In response to the evolving financial landscape, a notable trend on the horizon is the increased use of private credit to finance purchase prices. The significant increase in borrowing costs, not wholly offset by decreased valuations, means that traditional banks constrained by regulatory frameworks and risk appetites may be unable or unwilling to provide the capital required for M&A transactions. Consequently, private credit has become an attractive alternative source of capital. We’ve seen more than 50% of purchase prices funded by private equity contributions in Canadian M&A transactions – a threshold seldom surpassed since 2008. Dealmakers are expected to increasingly turn to private credit instruments and innovative financial solutions in 2024. Borrowers are also likely to leverage their existing lending relationships, as banks and other lenders will be more willing to deploy their capital to borrowers with whom they have established a history.

Regulatory Scrutiny:

A growing consensus among competition regulators and policymakers suggests that many markets have become less competitive, necessitating heightened merger enforcement. In 2024, regulatory bodies are expected to intensify their examination of foreign investment transactions and strategic combinations.
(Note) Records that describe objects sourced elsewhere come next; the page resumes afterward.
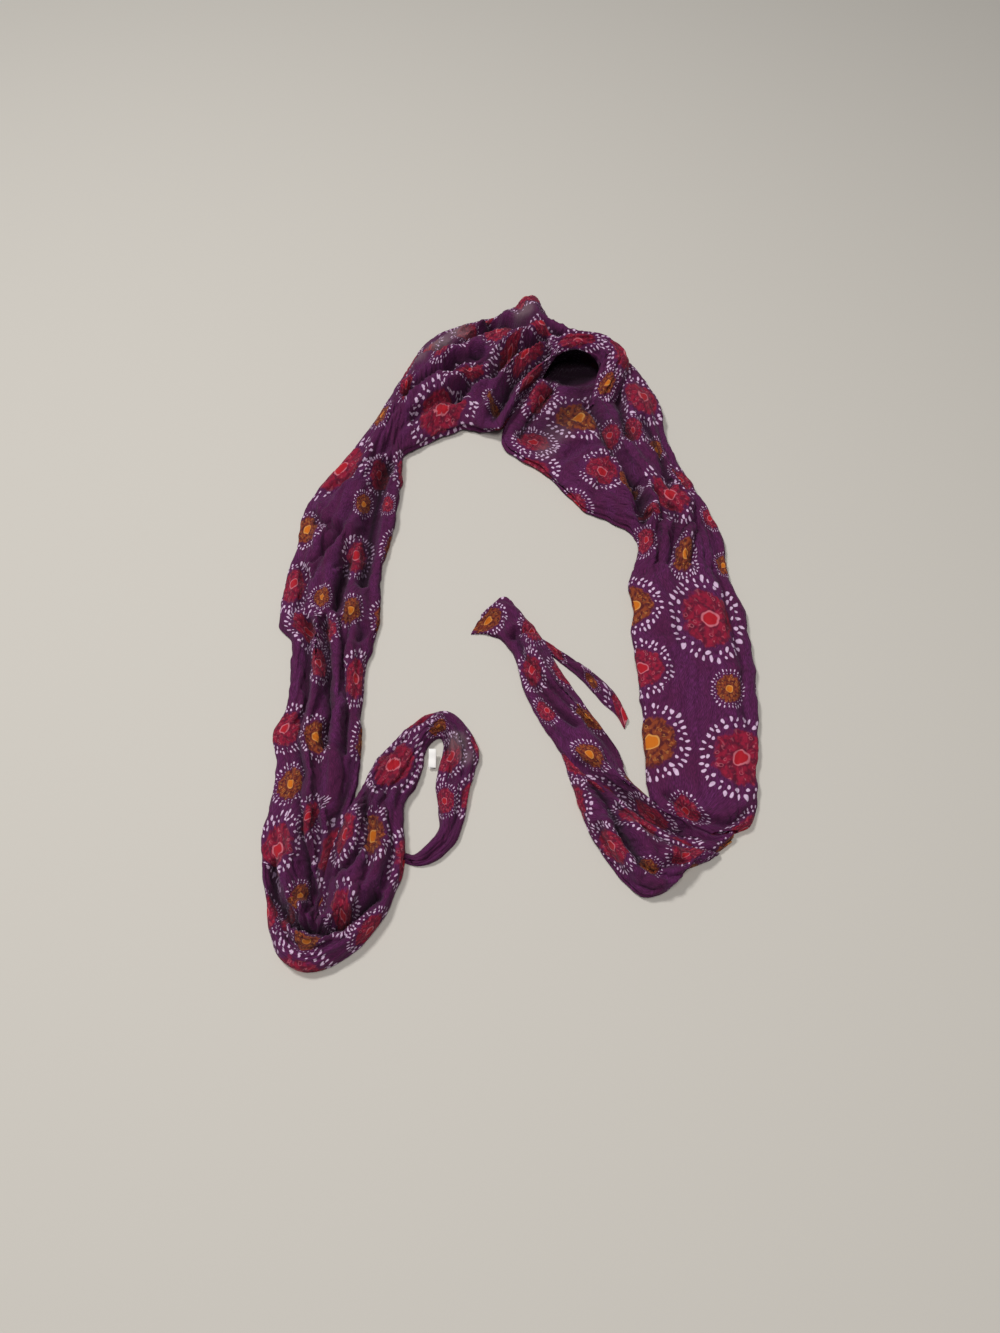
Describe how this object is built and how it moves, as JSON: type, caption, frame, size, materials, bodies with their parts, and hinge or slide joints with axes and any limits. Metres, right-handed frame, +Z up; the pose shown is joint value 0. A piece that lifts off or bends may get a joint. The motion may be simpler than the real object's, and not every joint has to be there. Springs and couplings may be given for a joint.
{
  "type": "scarf",
  "caption": "Long light printed scarf, gathered into a narrow band and dropped in an arch on a flat surface, with a looped tail and a small plain label.",
  "frame": {"origin": "centre of the floor rectangle that the scarf covers, on the surface it lies on", "axes": "+Z up, +Y from the open foot of the arch to its crown, +X to the right"},
  "size_m": [0.3874, 0.6617, 0.0526],
  "materials": {
    "printed_gauze": "crinkled plum gauze with a print of crimson and orange rosettes, matt",
    "label_tape": "plain white woven tape, matt"
  },
  "bodies": {
    "root": {"right_tail": "printed_gauze", "corner_tail": "printed_gauze", "right_bend": "printed_gauze", "right_leg": "printed_gauze", "right_shoulder": "printed_gauze", "crown": "printed_gauze", "left_shoulder": "printed_gauze", "left_leg": "printed_gauze", "left_bend": "printed_gauze", "return_limb": "printed_gauze", "left_loop": "printed_gauze", "left_tail": "printed_gauze", "care_label": "label_tape"}
  },
  "joints": []
}
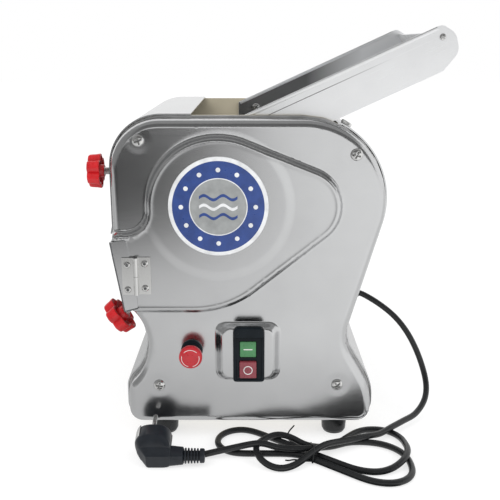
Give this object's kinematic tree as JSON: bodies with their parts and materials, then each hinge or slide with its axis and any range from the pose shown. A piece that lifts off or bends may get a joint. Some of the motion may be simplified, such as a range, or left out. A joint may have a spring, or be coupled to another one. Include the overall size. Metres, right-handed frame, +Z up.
{
  "type": "dough sheeter",
  "caption": "Bench-top electric dough sheeter with sloping feed tray, geared rollers, noodle cutters, hinged outlet door, star knobs, switch and mains lead.",
  "frame": {"origin": "bottom centre of the machine's bounding box without its mains lead, on the bench under the feet", "axes": "+Z up, -X towards the outlet side, +X towards the raised tray, -Y towards the control side"},
  "size_m": [0.3729, 0.401, 0.4326],
  "materials": {
    "stainless": "satin polished stainless sheet",
    "inner_steel": "matt plate inside the body",
    "machined": "turned steel",
    "zinc": "bright zinc plate",
    "bronze": "sintered bronze",
    "cast": "dark oiled iron",
    "red_plastic": "glossy",
    "red_key": "translucent gloss",
    "green_key": "translucent gloss",
    "black_plastic": "satin",
    "black_rubber": "matt"
  },
  "bodies": {
    "frame": {"base_plate": "inner_steel", "near_side_cover": "stainless", "far_side_cover": "stainless", "front_hood": "stainless", "rear_shell": "stainless", "waist_panel": "stainless", "near_side_plate": "inner_steel", "far_side_plate": "inner_steel", "near_roller_bush": "bronze", "far_roller_bush": "bronze", "drive_motor": "cast", "drive_belt": "black_rubber", "comb_bar": "machined", "near_tray_pivot": "zinc", "far_tray_pivot": "zinc", "cover_hinge_leaf": "zinc", "hinge_pin": "zinc", "estop_collar": "black_plastic", "switch_housing": "black_plastic", "foot_front_near": "black_rubber", "foot_front_far": "black_rubber", "foot_rear_near": "black_rubber", "foot_rear_far": "black_rubber", "cover_screw_1": "zinc", "cover_screw_2": "zinc", "cover_screw_3": "zinc", "cover_screw_4": "zinc", "cable_gland": "black_rubber", "cord_lead": "black_rubber", "cord_bundle": "black_rubber", "cord_tail": "black_rubber", "mains_plug": "black_rubber", "plug_pin_upper": "zinc", "plug_pin_lower": "zinc"},
    "roller_drive": {"rear_roller": "machined", "drive_gear": "cast", "rear_roller_gear": "cast"},
    "gap_carriage": {"near_slide_block": "cast", "far_slide_block": "cast"},
    "front_roller_set": {"front_roller": "machined", "front_roller_gear": "cast"},
    "countershaft_set": {"countershaft": "machined", "countershaft_pulley": "cast"},
    "motor_rotor": {"motor_pulley": "machined"},
    "upper_cutter_set": {"upper_cutter": "machined"},
    "lower_cutter_set": {"lower_cutter": "machined"},
    "tray": {"feed_tray": "stainless"},
    "door": {"outlet_door": "stainless", "door_hinge_leaf": "zinc"},
    "estop_button": {"estop_head": "red_plastic"},
    "start_key": {"start_button": "green_key"},
    "stop_key": {"stop_button": "red_key"},
    "gap_screw_near": {"upper_knob_near": "red_plastic", "upper_stud_near": "zinc"},
    "gap_screw_far": {"upper_knob_far": "red_plastic", "upper_stud_far": "zinc"},
    "clamp_screw_near": {"lower_knob_near": "red_plastic", "lower_stud_near": "zinc"},
    "clamp_screw_far": {"lower_knob_far": "red_plastic", "lower_stud_far": "zinc"}
  },
  "joints": [
    {"name": "rear_roller_spin", "type": "hinge", "parent": "frame", "child": "roller_drive", "pos_m": [-0.05048, 0.012, 0.261], "axis": [0, 1, 0], "continuous": true},
    {"name": "gap_slide", "type": "slide", "parent": "frame", "child": "gap_carriage", "axis": [-1, 0, 0], "range_m": [0, 0.005]},
    {"name": "front_roller_spin", "type": "hinge", "parent": "gap_carriage", "child": "front_roller_set", "pos_m": [-0.0923, 0.012, 0.2919], "axis": [0, 1, 0], "continuous": true},
    {"name": "countershaft_spin", "type": "hinge", "parent": "frame", "child": "countershaft_set", "pos_m": [0.03352, 0.012, 0.261], "axis": [0, 1, 0], "continuous": true},
    {"name": "motor_spin", "type": "hinge", "parent": "frame", "child": "motor_rotor", "pos_m": [-0.01618, 0.112, 0.092], "axis": [0, 1, 0], "continuous": true},
    {"name": "upper_cutter_spin", "type": "hinge", "parent": "frame", "child": "upper_cutter_set", "pos_m": [-0.1078, 0.012, 0.2081], "axis": [0, 1, 0], "continuous": true},
    {"name": "lower_cutter_spin", "type": "hinge", "parent": "frame", "child": "lower_cutter_set", "pos_m": [-0.08564, 0.012, 0.17974], "axis": [0, 1, 0], "continuous": true},
    {"name": "tray_tilt", "type": "hinge", "parent": "frame", "child": "tray", "pos_m": [-0.01128, 0.012, 0.3371], "axis": [0, -1, 0], "range_deg": [0, 95]},
    {"name": "door_hinge", "type": "hinge", "parent": "frame", "child": "door", "pos_m": [-0.13438, -0.1494, 0.19], "axis": [0, 0, 1], "range_deg": [0, 105]},
    {"name": "estop_press", "type": "slide", "parent": "frame", "child": "estop_button", "axis": [0, 1, 0], "range_m": [0, 0.0035]},
    {"name": "start_press", "type": "slide", "parent": "frame", "child": "start_key", "axis": [0, 1, 0], "range_m": [0, 0.003], "stiffness_N_per_m": 400},
    {"name": "stop_press", "type": "slide", "parent": "frame", "child": "stop_key", "axis": [0, 1, 0], "range_m": [0, 0.003], "stiffness_N_per_m": 400},
    {"name": "gap_screw_near_turn", "type": "hinge", "parent": "frame", "child": "gap_screw_near", "pos_m": [-0.17618, -0.1123, 0.2919], "axis": [1, 0, 0], "range_deg": [0, 1441]},
    {"name": "gap_screw_far_turn", "type": "hinge", "parent": "frame", "child": "gap_screw_far", "pos_m": [-0.17618, 0.1363, 0.2919], "axis": [1, 0, 0], "range_deg": [0, 1441]},
    {"name": "clamp_screw_near_turn", "type": "hinge", "parent": "frame", "child": "clamp_screw_near", "pos_m": [-0.14308, -0.099, 0.1446], "axis": [-0.7852, 0, -0.6192], "range_deg": [0, 720]},
    {"name": "clamp_screw_far_turn", "type": "hinge", "parent": "frame", "child": "clamp_screw_far", "pos_m": [-0.14308, 0.123, 0.1446], "axis": [-0.7852, 0, -0.6192], "range_deg": [0, 720]}
  ],
  "couplings": [
    {"joint": "front_roller_spin", "follows": "rear_roller_spin", "ratio": -1},
    {"joint": "countershaft_spin", "follows": "rear_roller_spin", "ratio": -2.5},
    {"joint": "motor_spin", "follows": "rear_roller_spin", "ratio": -6.5625},
    {"joint": "upper_cutter_spin", "follows": "rear_roller_spin", "ratio": -3.3333},
    {"joint": "lower_cutter_spin", "follows": "rear_roller_spin", "ratio": 3.3333},
    {"joint": "gap_screw_near_turn", "follows": "gap_slide", "rad_per_m": 5026.5},
    {"joint": "gap_screw_far_turn", "follows": "gap_slide", "rad_per_m": 5026.5}
  ]
}
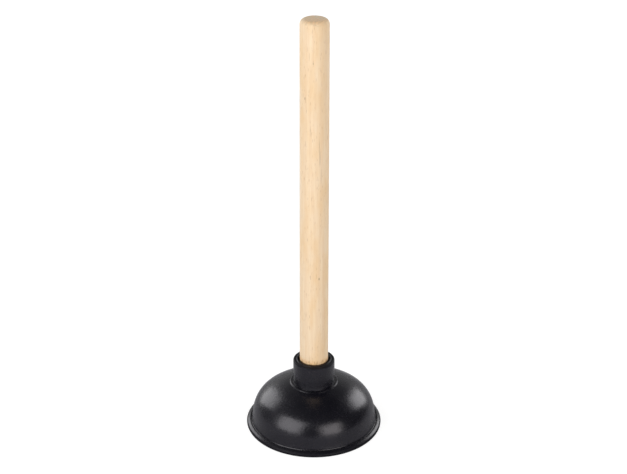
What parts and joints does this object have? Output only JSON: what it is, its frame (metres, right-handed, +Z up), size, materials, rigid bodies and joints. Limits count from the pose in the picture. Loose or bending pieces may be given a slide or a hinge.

Proposed changes to the Competition Act aim to strengthen the Competition Bureau’s enforcement powers, penalties, and sanctions. These changes subject more mergers to notification and approval requirements, lowering the bar for the Bureau to challenge transactions. The result is regulatory uncertainty and increased costs. Such considerations lessen the attraction for certain companies seeking to engage in Canadian business deals.

Attention on ESG and Canadian Renewable Energy:

Canada’s renewable energy sector is poised to attract heightened international interest in 2024. As global initiatives focus on sustainable practices, Canadian projects present attractive investment opportunities. The confluence of Canada’s commitment to ESG, including renewable energy targets, and the international appetite for green investments positions the country as a key player in the global energy transition. For investors looking to take advantage of more readily available capital, projects involving clean energy innovation will be an attractive option, given the Canadian federal budget and provincial measures being used to entice investment. Investors and dealmakers alike are expected to explore partnerships and acquisitions within the Canadian renewable energy landscape, contributing to the sector’s growth and fostering international collaboration.

With this said, it is growing increasingly important that parties to M&A transactions carefully evaluate and structure their deals with ESG considerations top of mind, ensuring that a clear narrative, targets, and performance indicators are employed. This is especially true for larger public or multinational companies, given the rising pressure from investors and stakeholders to prioritize ESG considerations.

Conclusion:

The landscape of Canadian M&A in 2024 is characterized by opportunity – to create value through creative financing, strategic acquisitions, and carefully considered deal terms and structures. As we anticipate the stabilization of interest rates and inflation, the surge in private credit, international interest in Canadian renewable energy, distressed acquisition opportunities, increased regulatory scrutiny, and a less frenzied M&A market, strategic and well-informed dealmakers and their legal representatives are poised to capitalize on the evolving M&A terrain.

The trends forecasted for 2024 underscore the importance of strategic foresight, adaptability, and a nuanced understanding of the intricacies inherent in each transaction. As the legal landscape responds to economic shifts and global imperatives, we can leverage this knowledge to navigate M&A scenarios with confidence and clarity.

Through collaboration and a steadfast commitment to excellence, we look forward to contributing to the continued growth and success of Canadian businesses in the ever-evolving world of mergers and acquisitions.

Disclaimer

This publication is provided as an information service and may include items reported from other sources. We do not warrant its accuracy. This information is not meant as legal opinion or advice.